With Guy No. 1 behind the wheel, we got the shed jockeyed around in the yard and headed for the hay field. I figured we were going from there to the road via a driveway in the field. As we approached the driveway, another executive decision was made. This one had more of a dictator feel to it than a governance-by-committee feel. The power line overhead looked kinda low, and the approach to the road looked kinda steep. Seeing as how I was close by and easily dispensable for anything, I could quickly drive ahead of the mobile shed and remove all the electric fence in the pasture to enable Guy No. 1 to drive straight down to the brush pile in the timber with the cargo. Between gates and fences, we’d really only cross three or four, so why not just go that route? P.S., Guy No. 1 would neither stop nor slow down as he went across the field, so make sure the fence was down as he got to it or he’d just drive through it and I could clean up the mess afterwards. We’d waited 20 years to tear down the granary, but we apparently didn’t have 10 minutes to spare to clear a path for its removal. It reminded me of one of my favorite lines from Dennis Miller. “I was stuck in traffic the other day. Turns out it was a funeral procession. Yeah, I gotta wait around . . . cuz a DEAD GUY needs to make good time!”  

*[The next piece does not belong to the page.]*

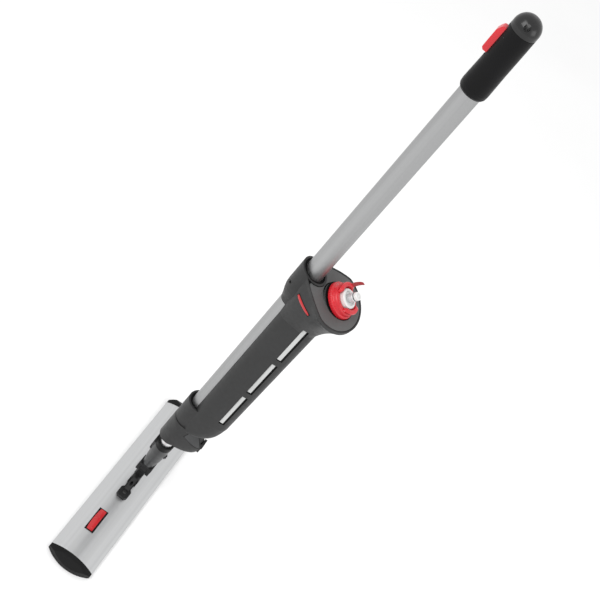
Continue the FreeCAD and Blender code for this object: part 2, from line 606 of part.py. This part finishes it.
# ---------------------------------------------------------------- handle
def make_grip():
    pivot = TRIGGER_PIVOT.z
    outer = lathe([(TUBE_R, GRIP_BOTTOM), (19.4, GRIP_BOTTOM), (GRIP_R_LOW - 0.6, GRIP_BOTTOM + 3),
                   (GRIP_R_LOW, GRIP_BOTTOM + 9), (GRIP_R_MID, GRIP_BOTTOM + 46),
                   (GRIP_R_MID - 0.3, pivot), (GRIP_R_HIGH, GRIP_SEAM), (0, GRIP_SEAM), (0, TUBE_TOP),
                   (TUBE_R, TUBE_TOP)])
    half = TRIGGER_HALF + 0.5
    pocket = box(-half, half, 7.0, 32, pivot - 38.5, pivot + 10.5)
    arm_room = box(-half, half, -7.0, 20, pivot - 8, pivot + 13)
    rod_room = rod_z(5.0, TUBE_TOP - 1, pivot + 14)
    grip = outer.cut(join([pocket, arm_room, rod_room]))
    grip = grip.cut(rod_x(1.6, -14, 14, TRIGGER_PIVOT.y, pivot))
    parts["handle_sleeve"] = grip
    arc = Part.Arc(V(GRIP_R_HIGH, 0, GRIP_SHOULDER), V(14.6, 0, GRIP_SHOULDER + 14.6), V(0, 0, GRIP_TOP))
    sides = Part.makePolygon([V(0, 0, GRIP_TOP), V(0, 0, GRIP_SEAM), V(GRIP_R_HIGH, 0, GRIP_SEAM),
                              V(GRIP_R_HIGH, 0, GRIP_SHOULDER)])
    profile = Part.Wire(sides.Edges + [arc.toShape()])
    dome = Part.Face(profile).revolve(V(0, 0, 0), Z_AXIS, 360)
    dome.rotate(V(0, 0, 0), Z_AXIS, 90)
    dome = dome.cut(rod_x(HANG_R, -30, 30, 0, HANG_Z))
    parts["handle_end_cap"] = dome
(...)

I got the first gate opened up wide enough for the procession to pass through with no problem. I got the second one down just before it was run over. Small problem, though. The terrain dropped a bit from that paddock into the next one. That meant the very back end of the trailer caught the electric fence wire as it went through. I flagged Guy No. 1 to a stop and told him to back up so the wire would unhook from the trailer. That’s how the logic flowed in my TV-influenced little brain: Watch scene. Dislike outcome. Hit Rewind. Press Play. Fully expect different outcome.  

Guess what. We hit Rewind a couple times, but the scene kept replaying exactly the same each time. Go figure. I should stick with Cut and Paste instead of Rewind.  

There was one solution. Again, using TGF corporate logic, it was determined that the youngest and most flexible participant could crawl underneath the trailer and un-snag the wire. Shouldn’t take but a couple seconds. A little extra Tide in the wash that night should pretty well clear up any grass stains on the Levis. Of course, if the shed happened to tip off the flatbed while I was under it (You know, what with the LACK OF TIE-DOWN STRAPS!), grass stains may be the least of my laundry concerns, or those of my estate and my mortician.